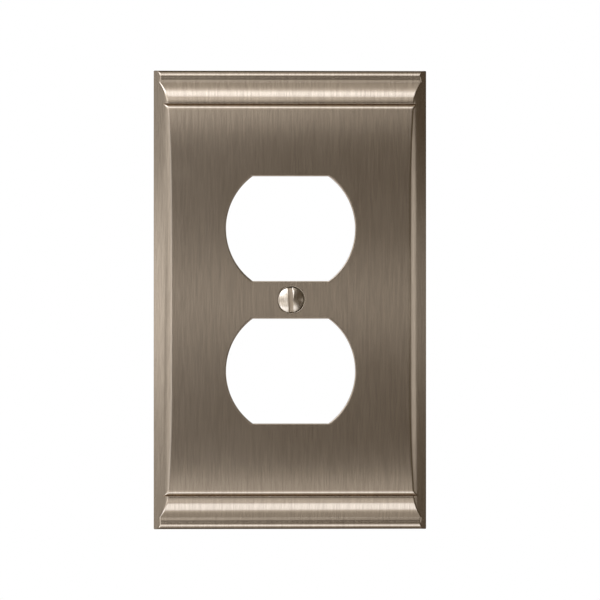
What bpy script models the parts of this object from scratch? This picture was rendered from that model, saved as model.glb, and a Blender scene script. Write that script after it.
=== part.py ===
"""One-gang wall plate for a duplex receptacle, with its centre screw and the screw's retaining washer.

Frame: metres, +X to the right and +Z up as the plate hangs, -Y out of the wall towards the viewer.
The origin is on the screw's axis, in the plane of the wall. Below, a height is a distance out from
the wall, so a height h lies at y = -h, and outlines are lists of (distance along, height) pairs.
"""

import math

import bmesh
import bpy
from mathutils import Matrix, Vector

MM = 0.001
INCH = 25.4 * MM

# Overall size of the cover plate
PLATE_WIDTH = 2.9375 * INCH
PLATE_HEIGHT = 4.9375 * INCH
CROWN_HEIGHT = 0.25 * INCH

# Left and right sides: upright rim, straight slope, then a rounded shoulder up to the crown
SLOPE_RUN = 2.6 * MM
SLOPE_ANGLE = math.radians(50)
SHOULDER_RADIUS = 5.27 * MM
SHOULDER_END_ANGLE = math.radians(22)

# Moulding along the top and the bottom, from the edge inwards: bead, ovolo, groove, field
BEAD_RADIUS = 1.75 * MM
BEAD_BACK_RUN = 1.5 * MM
BEAD_BACK_ANGLE = math.radians(12)
OVOLO_RADIUS = 8.6 * MM
OVOLO_ANGLE = math.radians(41)
CREST_LAND = 0.12 * MM
CREST_BELOW_FIELD = 0.1 * MM
GROOVE_DEPTH = 0.85 * MM
GROOVE_FALL = 0.18 * MM
GROOVE_FLOOR = 0.1 * MM
FIELD_LIP_RADIUS = 0.85 * MM
FIELD_DROP = 0.45 * MM
FIELD_POWER = 5

# Metal left by the hollow back, and the boss that carries the screw
SIDE_WALL = 2.0 * MM
ROOF_WALL = 2.1 * MM
BEAD_WALL = 1.95 * MM
GROOVE_WALL = 1.2 * MM
BOSS_STANDOFF = 0.5 * MM
BOSS_EDGE_CLEARANCE = 0.55 * MM

# Receptacle openings: a circle cut off by two flats, one above and one below a bridge
OPENING_RADIUS = 17.67 * MM
OPENING_FLATS = 28.6 * MM
BRIDGE = 10.3 * MM

# Screw: 6-32 unified thread, half an inch from the oval head's edge to the tip
THREAD_PITCH = INCH / 32
THREAD_MAJOR_RADIUS = 0.138 * INCH / 2
THREAD_DEPTH = 0.54 * THREAD_PITCH
THREAD_CREST = THREAD_PITCH / 8
THREAD_ROOT_LAND = THREAD_PITCH / 6
THREAD_RUNOUT_TURNS = 0.5
SCREW_LENGTH = 0.5 * INCH
NECK_LENGTH = 0.9 * MM
TIP_CHAMFER = 0.45 * MM
HEAD_RADIUS = 3.45 * MM
HEAD_ANGLE = math.radians(82)
HEAD_EDGE = 0.1 * MM
DOME_HEIGHT = 0.95 * MM
SLOT_WIDTH = 1.1 * MM
SLOT_DEPTH = 1.25 * MM
SLOT_TILT = math.radians(4.3)

# Clearance of the screw in the plate, and the washer on the screw
SCREW_HOLE_CLEARANCE = 0.2 * MM
HEAD_CLEARANCE = 0.17 * MM
WASHER_RADIUS = 4.0 * MM
WASHER_THICKNESS = 0.5 * MM
WASHER_CLEARANCE = 0.06 * MM
STRAP_ROOM = 1.35 * MM

# How finely curves are faceted, and how sharp an edge stays an edge in shading
ROUND_STEPS = 48
THREAD_STEPS_PER_TURN = 24
ARC_STEP = math.radians(7.5)
FIELD_STEPS = 12
SHARP_ANGLE = math.radians(20)

# Cutters and helpers run past the faces that they cut by this much
OVERRUN = 2 * MM


def clear_scene():
    for item in list(bpy.data.objects):
        bpy.data.objects.remove(item)


def finish_material(name, colour, roughness, metallic):
    """A Principled material of one colour."""
    made = bpy.data.materials.new(name)
    made.use_nodes = True
    shader = made.node_tree.nodes["Principled BSDF"]
    shader.inputs["Base Color"].default_value = (*colour, 1)
    shader.inputs["Roughness"].default_value = roughness
    shader.inputs["Metallic"].default_value = metallic
    return made


def add_object(name, bm):
    """Turns a bmesh into a named object in the scene, with its faces pointing out."""
    bmesh.ops.recalc_face_normals(bm, faces=bm.faces)
    mesh = bpy.data.meshes.new(name)
    bm.to_mesh(mesh)
    bm.free()
    made = bpy.data.objects.new(name, mesh)
    bpy.context.scene.collection.objects.link(made)
    return made


def combine(piece, other, operation):
    """Joins, cuts or intersects a piece with a helper, and removes the helper."""
    step = piece.modifiers.new(operation, "BOOLEAN")
    step.operation = operation
    step.solver = "EXACT"
    step.object = other
    graph = bpy.context.evaluated_depsgraph_get()
    result = bpy.data.meshes.new_from_object(piece.evaluated_get(graph), depsgraph=graph)
    piece.modifiers.clear()
    piece.data = result
    bpy.data.objects.remove(other)


def finish(piece, material):
    """Gives a piece its material, and smooth shading up to its real edges."""
    piece.data.materials.clear()
    piece.data.materials.append(material)
    piece.data.shade_smooth()
    piece.data.set_sharp_from_angle(angle=SHARP_ANGLE)


def arc(centre, radius, start, end):
    """Points on an arc about centre, from one angle to another, both ends included."""
    steps = max(2, math.ceil(abs(end - start) / ARC_STEP))
    angles = [start + (end - start) * i / steps for i in range(steps + 1)]
    return [(centre[0] + radius * math.cos(a), centre[1] + radius * math.sin(a)) for a in angles]


def mirrored(points):
    """An outline from one edge to the middle, completed by its mirror image."""
    return points + [(-along, height) for along, height in reversed(points)]


def prism(name, corners, sweep):
    """A closed outline of vectors, extruded along the sweep."""
    bm = bmesh.new()
    base = bm.faces.new([bm.verts.new(corner) for corner in corners])
    grown = bmesh.ops.extrude_face_region(bm, geom=[base])
    moved = [item for item in grown["geom"] if isinstance(item, bmesh.types.BMVert)]
    bmesh.ops.translate(bm, verts=moved, vec=sweep)
    return add_object(name, bm)


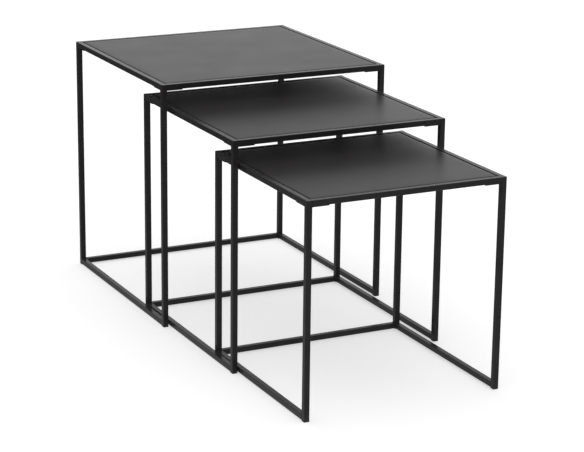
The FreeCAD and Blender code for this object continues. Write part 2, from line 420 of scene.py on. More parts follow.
def coat_tree():
    """Powder coat: fine orange peel, a slow cloudiness, and a grain of small flat specks."""
    tree, given, out = new_tree("powder_coat", "ShaderNodeTree", [
        ("Colour", "NodeSocketColor", grey(0.01)),
        ("Cloud Colour", "NodeSocketColor", grey(0.02)),
        ("Roughness", "NodeSocketFloat", 0.35),
        ("Roughness Spread", "NodeSocketFloat", 0.08),
        ("Cloud Size", "NodeSocketFloat", 0.08),
        ("Peel Size", "NodeSocketFloat", 0.0012),
        ("Grain Size", "NodeSocketFloat", 0.0004),
    ], [*SKIN_OUT, ("Height", "NodeSocketFloat")])
    place = add_node(tree, "ShaderNodeTexCoord").outputs["Object"]

    def scale(size):
        return calc(tree, "DIVIDE", 1.0, given[size])

    cloud = noise(tree, place, scale("Cloud Size"), 3.0, 0.45)
    peel = noise(tree, place, scale("Peel Size"), 1.0, 0.4)
    grain = add_node(tree, "ShaderNodeTexVoronoi", {
        "Vector": place, "Scale": scale("Grain Size"),
    }, feature="F1").outputs["Distance"]
    tint = blend(tree, remap(tree, cloud, *CLOUD_RANGE), given["Colour"], given["Cloud Colour"])
    spread = calc(tree, "MULTIPLY", calc(tree, "SUBTRACT", cloud, 0.5), given["Roughness Spread"])
    specks = calc(tree, "MULTIPLY", calc(tree, "SUBTRACT", grain, GRAIN_MEAN), GRAIN_ROUGHNESS)
    uneven = calc(tree, "ADD", calc(tree, "MULTIPLY", spread, CLOUD_ROUGHNESS), specks)
    tree.links.new(tint, out["Colour"])
    tree.links.new(calc(tree, "ADD", given["Roughness"], uneven), out["Roughness"])
    tree.links.new(calc(tree, "ADD", peel, calc(tree, "MULTIPLY", grain, GRAIN_HEIGHT)), out["Height"])
    return tree


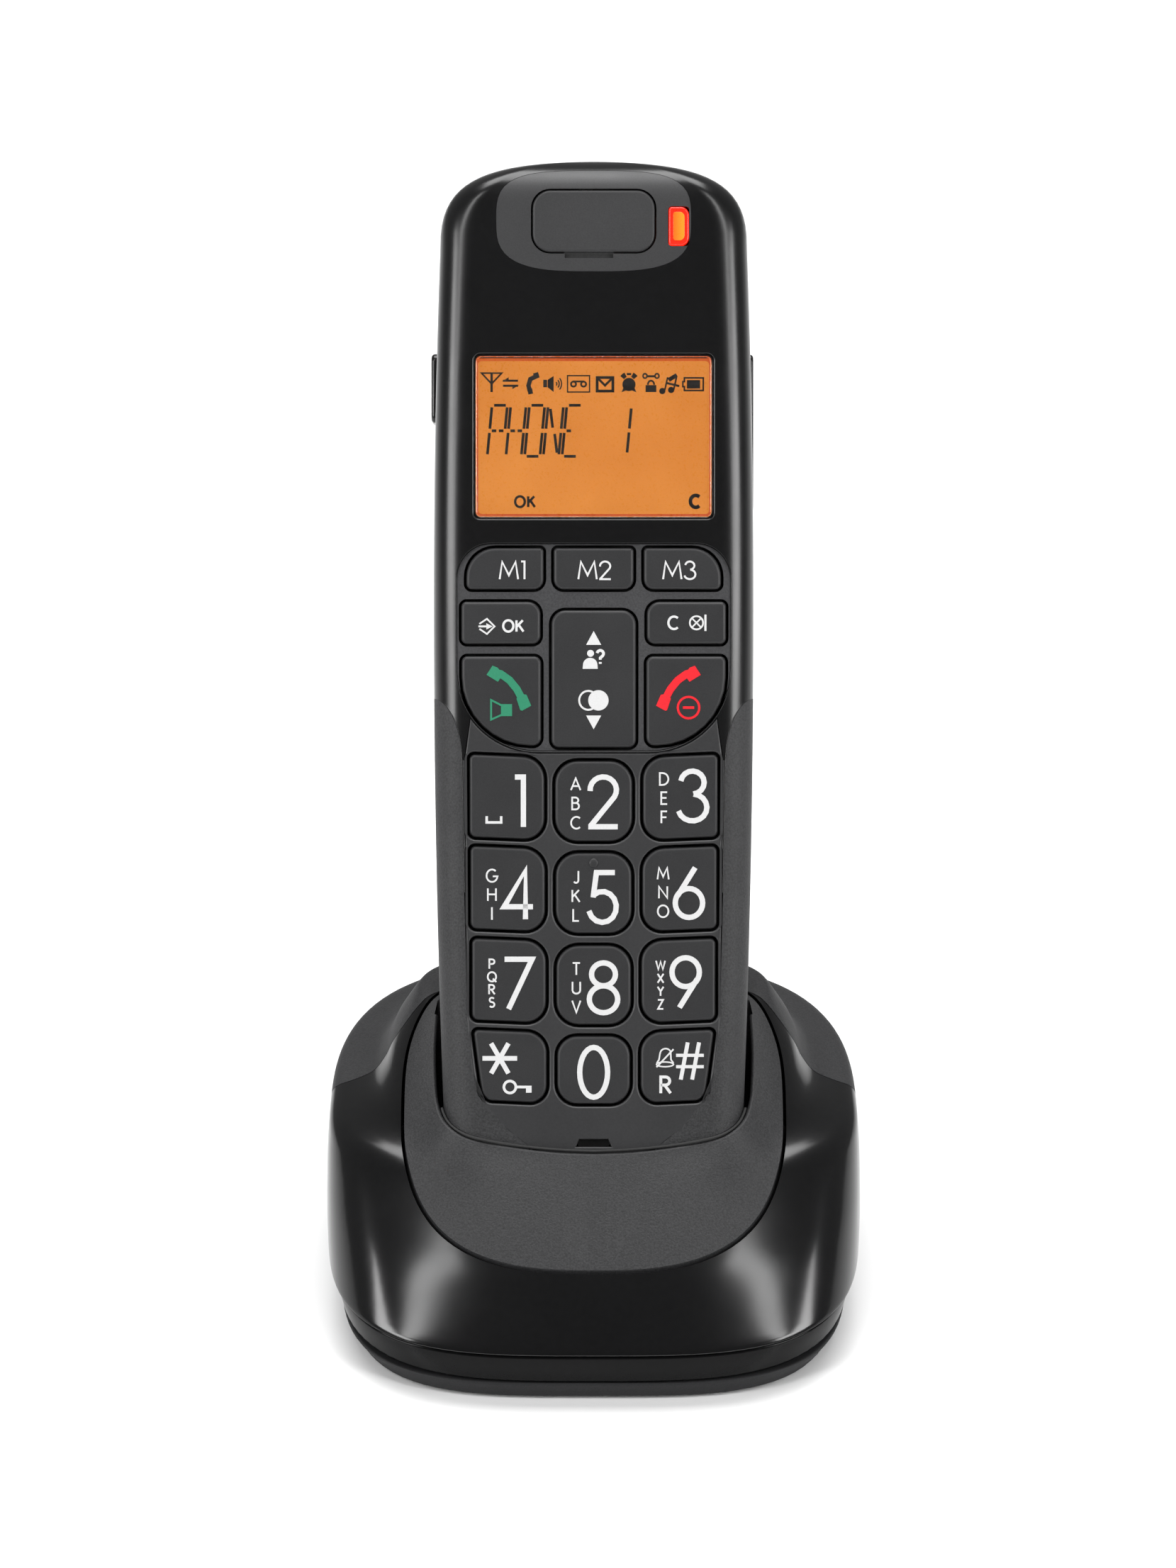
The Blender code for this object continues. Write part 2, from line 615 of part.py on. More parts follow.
MATERIALS = {
    "gloss": new_material("gloss_black_plastic", (0.012, 0.012, 0.013), 0.12),
    "matte": new_material("matte_grey_plastic", (0.045, 0.045, 0.048), 0.55),
    "grip": new_material("textured_grip_plastic", (0.03, 0.03, 0.032), 0.6),
    "web": new_material("satin_grey_web", (0.05, 0.05, 0.052), 0.4),
    "key": new_material("matte_black_key", (0.02, 0.02, 0.022), 0.5),
    "rubber": new_material("black_rubber", (0.015, 0.015, 0.015), 0.85),
    "lamp": new_material("red_lamp_lens", (0.9, 0.08, 0.02), 0.25),
    "window": new_material("clear_window", (0.8, 0.8, 0.78), 0.05),
    "display": new_material("orange_display", (0.8, 0.33, 0.07), 0.4),
    "board": new_material("circuit_board", (0.02, 0.13, 0.06), 0.5),
    "metal": new_material("plated_metal", (0.75, 0.73, 0.68), 0.3, 1.0),
    "cell": new_material("battery_sleeve", (0.05, 0.25, 0.12), 0.4),
    "socket": new_material("socket_plastic", (0.01, 0.01, 0.01), 0.5),
}

BASE = new_empty("base_frame", (0, BASE_SHIFT_Y, 0), 0)
SEAT = (HANDSET_SEAT[0], HANDSET_SEAT[1] + BASE_SHIFT_Y, HANDSET_SEAT[2])
HANDSET = new_empty("handset_frame", SEAT, -HANDSET_TILT)

make_handset_shells(HANDSET, MATERIALS)
make_earpiece(HANDSET, MATERIALS)
make_display(HANDSET, MATERIALS)
make_key_bezel(HANDSET, MATERIALS)
make_keys(HANDSET, MATERIALS["key"])
make_side_controls(HANDSET, MATERIALS)
make_handset_inside(HANDSET, MATERIALS)
make_base_shells(BASE, HANDSET, MATERIALS)
make_base_lower(BASE, MATERIALS)
make_base_inside(BASE, HANDSET, MATERIALS)
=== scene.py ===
"""Looks for the cordless phone with base: fine surfaces, printed keys, lit display and studio.

Shapes are made in millimetres, either in the handset's own frame (X across, Y front to back, Z along
its length) or in the base's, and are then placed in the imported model's frame.
"""
import json
import math

import bmesh
import bpy
from mathutils import Matrix, Quaternion, Vector
from mathutils.bvhtree import BVHTree
from mathutils.interpolate import poly_3d_calc


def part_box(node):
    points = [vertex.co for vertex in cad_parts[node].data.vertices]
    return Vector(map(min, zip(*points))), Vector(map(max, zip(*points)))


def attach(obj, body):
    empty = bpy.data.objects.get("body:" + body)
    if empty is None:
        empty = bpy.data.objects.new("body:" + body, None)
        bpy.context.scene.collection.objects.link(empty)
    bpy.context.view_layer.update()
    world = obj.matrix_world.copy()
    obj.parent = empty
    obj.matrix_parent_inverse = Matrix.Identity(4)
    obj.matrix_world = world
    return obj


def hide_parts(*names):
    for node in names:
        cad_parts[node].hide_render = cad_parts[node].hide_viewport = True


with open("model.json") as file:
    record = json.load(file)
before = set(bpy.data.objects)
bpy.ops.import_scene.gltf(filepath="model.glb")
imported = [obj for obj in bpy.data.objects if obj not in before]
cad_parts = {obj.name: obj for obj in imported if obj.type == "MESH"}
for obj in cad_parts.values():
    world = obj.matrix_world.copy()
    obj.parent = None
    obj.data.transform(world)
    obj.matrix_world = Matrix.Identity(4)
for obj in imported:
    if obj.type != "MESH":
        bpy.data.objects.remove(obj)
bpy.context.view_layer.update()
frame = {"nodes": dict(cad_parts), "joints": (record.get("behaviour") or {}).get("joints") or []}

MM = 0.001

# ---------------------------------------------------------------- frames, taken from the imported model

JOINTS = {joint["name"]: joint for joint in frame["joints"]}
ALONG = Vector(JOINTS["handset_lift"]["axis"])
TILT = math.atan2(ALONG.y, ALONG.z)
LEAN = Matrix.Rotation(-TILT, 4, "X")
NAV_PIVOT = Vector((0, -11.3, 83.9))
SEAT = Vector(JOINTS["nav_rock"]["pos_m"]) - LEAN @ (NAV_PIVOT * MM)
FOOT_LOW, FOOT_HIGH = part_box("foot_front_left")
FOOT_Y = -27.0
BASE_Y = (FOOT_LOW.y + FOOT_HIGH.y) / 2 - FOOT_Y * MM
HANDSET = Matrix.Translation(SEAT) @ LEAN @ Matrix.Scale(MM, 4)
BASE = Matrix.Translation((0, BASE_Y, 0)) @ Matrix.Scale(MM, 4)
HANDSET_IN_BASE = BASE.inverted() @ HANDSET
DEPTH_AXIS = Vector((0, 1, 0))

# ---------------------------------------------------------------- driving dimensions, millimetres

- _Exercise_
Give again the lines from the one with "make_handset_shells(HANDSET, MATERIALS)" to the one with "from mathutils.interpolate import", both lines included, exactly and with no other line.

- _Response_
make_handset_shells(HANDSET, MATERIALS)
make_earpiece(HANDSET, MATERIALS)
make_display(HANDSET, MATERIALS)
make_key_bezel(HANDSET, MATERIALS)
make_keys(HANDSET, MATERIALS["key"])
make_side_controls(HANDSET, MATERIALS)
make_handset_inside(HANDSET, MATERIALS)
make_base_shells(BASE, HANDSET, MATERIALS)
make_base_lower(BASE, MATERIALS)
make_base_inside(BASE, HANDSET, MATERIALS)
=== scene.py ===
"""Looks for the cordless phone with base: fine surfaces, printed keys, lit display and studio.

Shapes are made in millimetres, either in the handset's own frame (X across, Y front to back, Z along
its length) or in the base's, and are then placed in the imported model's frame.
"""
import json
import math

import bmesh
import bpy
from mathutils import Matrix, Quaternion, Vector
from mathutils.bvhtree import BVHTree
from mathutils.interpolate import poly_3d_calc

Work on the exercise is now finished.